▶ [TASK TO CARRY OUT]
Scan the data. Collect each line that contains the word "part".

[start of DATA PROVIDED]

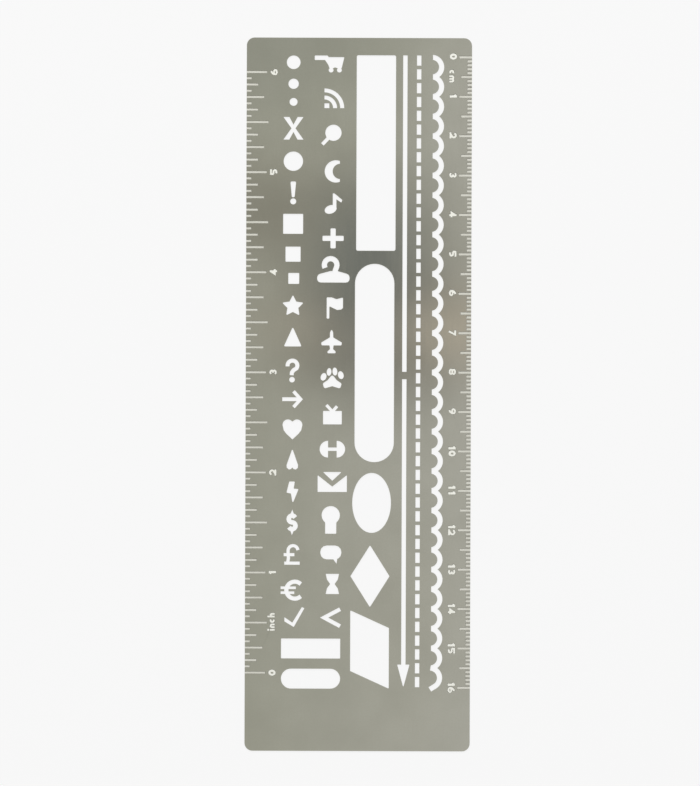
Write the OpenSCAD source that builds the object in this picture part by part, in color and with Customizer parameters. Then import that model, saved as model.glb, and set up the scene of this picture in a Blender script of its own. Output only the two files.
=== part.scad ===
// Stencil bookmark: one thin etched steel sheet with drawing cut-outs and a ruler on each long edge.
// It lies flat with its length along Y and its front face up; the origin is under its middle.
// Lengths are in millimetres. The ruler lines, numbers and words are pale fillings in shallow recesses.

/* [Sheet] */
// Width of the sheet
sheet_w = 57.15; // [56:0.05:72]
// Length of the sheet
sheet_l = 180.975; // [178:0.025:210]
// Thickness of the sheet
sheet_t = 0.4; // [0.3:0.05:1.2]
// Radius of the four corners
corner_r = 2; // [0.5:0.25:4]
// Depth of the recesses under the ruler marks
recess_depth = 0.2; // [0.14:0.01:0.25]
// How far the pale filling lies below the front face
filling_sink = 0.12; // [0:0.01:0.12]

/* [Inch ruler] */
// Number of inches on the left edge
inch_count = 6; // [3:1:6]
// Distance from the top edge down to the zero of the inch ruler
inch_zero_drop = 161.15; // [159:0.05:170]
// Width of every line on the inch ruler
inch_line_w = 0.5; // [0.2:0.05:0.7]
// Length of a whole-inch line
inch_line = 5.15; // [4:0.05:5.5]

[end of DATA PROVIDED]

▶ [RESULT OF THE TASK]
Write the OpenSCAD source that builds the object in this picture part by part, in color and with Customizer parameters. Then import that model, saved as model.glb, and set up the scene of this picture in a Blender script of its own. Output only the two files.
=== part.scad ===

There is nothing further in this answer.